Cottle: He was arguing that he needed to deprive states of federal funding if they didn’t follow his rules for how they run their elections. And the courts are like: No, bro, step back.

Bouie: He’s demanding voter rolls. And the courts are saying, no, none of this is your business. So for Trump to try to cancel an election in Virginia, for example, like Abigail Spanberger would have to be like, OK, sure.

Cottle: Yeah, that’s going to happen.

Bouie: How is Donald Trump going to stop Gavin Newsom? How is he going to stop Kathy Hochul? You have to think in practical terms. And I understand the temptation to latch on to worst-case scenarios and fantasies. It makes a lot of sense in the moment. But you have to temper that stuff with thinking, how does the practical operation of government actually work?

French: ... there’s another factor that I don’t think people have appreciated quite enough, and that is the Supreme Court’s decision in Trump v. Illinois here in the last few weeks, where it upheld an order blocking the National Guard deployment under this particular statute that Trump was trying to use. That if he was permitted to use it, at his discretion, at his will, we don’t have very many ICE officers, but we’ve got hundreds of thousands of soldiers in the Guard.

... I think that the Trump v. Illinois case was very, very important because it’s really cut off from him this ability to deploy the Guard at his whim.
What they all seem to be saying is that elections absolutely won't take place in the prerogative state, where Trump can do whatever the hell he wants. They'll take place in the normative state, where laws still apply.

But then French says:
Now there’s still the Insurrection Act hovering out there. That’s a whole different can of worms. But I do think that there’s great hope.
Yup, and today we're reading this:
The Pentagon has ordered about 1,500 active-duty soldiers to prepare for a possible deployment to Minnesota, defense officials told The Washington Post late Saturday, after President Donald Trump threatened to invoke the Insurrection Act in response to unrest there....

The Army placed the units on prepare-to-deploy orders in case violence in Minnesota escalates, officials said, characterizing the move as “prudent planning.” It is not clear whether any of them will be sent to the state, the officials said....
This is the problem: aspects of American life move out of the prerogative state and then move right back into it. Trump can't deploy National Guard troops, but he can deploy ICE, and he could deploy active-duty soldiers. He accepts some court rulings and looks for ways around others. We don't know which state we're in from one moment to the next.

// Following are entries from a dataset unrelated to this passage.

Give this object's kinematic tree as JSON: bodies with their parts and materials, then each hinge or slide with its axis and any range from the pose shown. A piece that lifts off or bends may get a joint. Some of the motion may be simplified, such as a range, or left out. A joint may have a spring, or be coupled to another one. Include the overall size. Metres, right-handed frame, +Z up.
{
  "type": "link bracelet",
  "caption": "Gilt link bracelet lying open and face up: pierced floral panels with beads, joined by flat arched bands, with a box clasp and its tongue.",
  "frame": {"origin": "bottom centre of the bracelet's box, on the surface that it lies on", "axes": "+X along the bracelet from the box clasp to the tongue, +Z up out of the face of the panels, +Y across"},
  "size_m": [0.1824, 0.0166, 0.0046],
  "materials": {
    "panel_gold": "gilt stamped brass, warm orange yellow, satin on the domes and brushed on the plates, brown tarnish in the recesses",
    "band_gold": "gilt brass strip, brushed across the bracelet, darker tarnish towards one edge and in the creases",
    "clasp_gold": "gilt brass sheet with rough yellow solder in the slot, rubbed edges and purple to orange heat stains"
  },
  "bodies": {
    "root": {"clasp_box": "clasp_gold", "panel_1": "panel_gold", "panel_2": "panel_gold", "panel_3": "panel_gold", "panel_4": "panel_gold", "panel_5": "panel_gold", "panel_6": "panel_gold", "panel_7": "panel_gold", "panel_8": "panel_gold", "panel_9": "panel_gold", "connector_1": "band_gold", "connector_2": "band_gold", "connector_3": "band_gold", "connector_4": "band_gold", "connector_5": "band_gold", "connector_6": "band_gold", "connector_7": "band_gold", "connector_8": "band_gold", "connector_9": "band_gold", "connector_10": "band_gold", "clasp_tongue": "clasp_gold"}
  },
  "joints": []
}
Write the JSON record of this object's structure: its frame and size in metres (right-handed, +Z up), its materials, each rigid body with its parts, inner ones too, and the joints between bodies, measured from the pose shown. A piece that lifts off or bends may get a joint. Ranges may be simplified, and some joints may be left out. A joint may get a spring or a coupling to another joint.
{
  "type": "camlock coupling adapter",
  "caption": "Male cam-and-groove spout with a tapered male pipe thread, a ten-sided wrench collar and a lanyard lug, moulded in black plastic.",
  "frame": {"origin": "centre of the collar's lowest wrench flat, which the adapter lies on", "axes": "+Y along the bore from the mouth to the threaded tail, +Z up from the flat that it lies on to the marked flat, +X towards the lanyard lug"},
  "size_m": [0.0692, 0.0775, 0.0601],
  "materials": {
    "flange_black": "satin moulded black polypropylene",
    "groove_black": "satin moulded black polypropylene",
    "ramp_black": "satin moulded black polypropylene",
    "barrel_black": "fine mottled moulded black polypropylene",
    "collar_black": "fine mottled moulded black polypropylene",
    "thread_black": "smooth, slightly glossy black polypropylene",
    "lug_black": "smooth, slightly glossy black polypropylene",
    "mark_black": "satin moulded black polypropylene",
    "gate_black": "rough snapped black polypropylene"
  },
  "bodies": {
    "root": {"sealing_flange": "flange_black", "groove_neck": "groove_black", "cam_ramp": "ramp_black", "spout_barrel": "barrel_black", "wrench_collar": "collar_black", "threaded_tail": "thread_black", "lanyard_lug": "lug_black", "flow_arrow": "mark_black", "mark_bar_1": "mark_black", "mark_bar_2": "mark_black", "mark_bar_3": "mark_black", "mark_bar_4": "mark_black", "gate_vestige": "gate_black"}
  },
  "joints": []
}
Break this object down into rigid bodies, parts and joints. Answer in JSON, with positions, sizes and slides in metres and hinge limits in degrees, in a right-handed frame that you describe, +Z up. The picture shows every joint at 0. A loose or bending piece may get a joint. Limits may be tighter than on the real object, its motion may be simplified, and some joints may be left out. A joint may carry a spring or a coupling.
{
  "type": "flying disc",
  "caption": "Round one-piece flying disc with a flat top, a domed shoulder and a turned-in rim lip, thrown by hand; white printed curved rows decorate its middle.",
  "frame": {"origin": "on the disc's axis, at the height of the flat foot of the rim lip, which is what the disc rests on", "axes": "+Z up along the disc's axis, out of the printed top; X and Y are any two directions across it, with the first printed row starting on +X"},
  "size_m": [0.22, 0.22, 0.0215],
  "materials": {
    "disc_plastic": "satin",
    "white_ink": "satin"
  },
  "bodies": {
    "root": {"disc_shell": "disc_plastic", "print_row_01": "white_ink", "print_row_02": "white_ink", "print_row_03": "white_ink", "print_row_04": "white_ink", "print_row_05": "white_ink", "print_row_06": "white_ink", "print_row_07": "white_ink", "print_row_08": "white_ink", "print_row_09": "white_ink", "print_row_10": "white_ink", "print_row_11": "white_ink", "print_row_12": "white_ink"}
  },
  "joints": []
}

It's possible that Trump will allow elections to proceed more or less as they usually do in November except in Minnesota, because he's so obsessed with the state. Remember, Democrats are trying to win back the Senate, and the Senate seat of retiring senator Tina Smith will be up for grabs. Also, Tim Walz has bowed out of the governor's race, and it appears that the state's other senator, Amy Klobuchar, wants to run for governor.

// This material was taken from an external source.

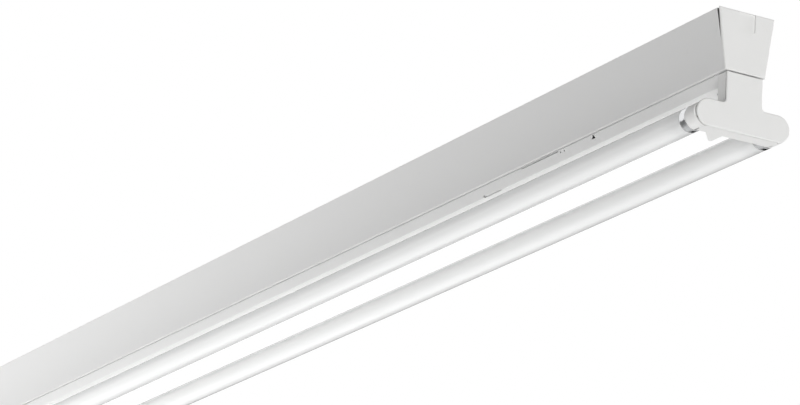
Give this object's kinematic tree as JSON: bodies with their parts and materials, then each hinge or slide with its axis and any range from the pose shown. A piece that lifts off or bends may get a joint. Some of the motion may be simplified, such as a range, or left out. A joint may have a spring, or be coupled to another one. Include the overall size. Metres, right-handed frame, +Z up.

If he chose to, Trump could invoke the Insurrection Act in Minnesota and stage troops at polling places -- but only in heavily Democratic Minneapolis and St. Paul. Could he prevent residents of the Twin Cities from voting and possibly throw the gubernatorial election to a Republican candidate (maybe even, God help us, Mike Lindell)? Could he throw the Senate race to a Republican? Even if Democrats turn out to vote in the Twin Cities, could he have ballots impounded and declare that victorious Democrats won by fraud?

We just don't know when we're going to be in the prerogative state and when we aren't. As a New Yorker, I assumed we'd be where Minneapolis is now as soon as Zohran Mamdani was sworn in as mayor. It hasn't happened -- yet.

America is a dual state, but it's not a static dual state. It's never clear when you're going to find yourself in the lawless part of Trump's America.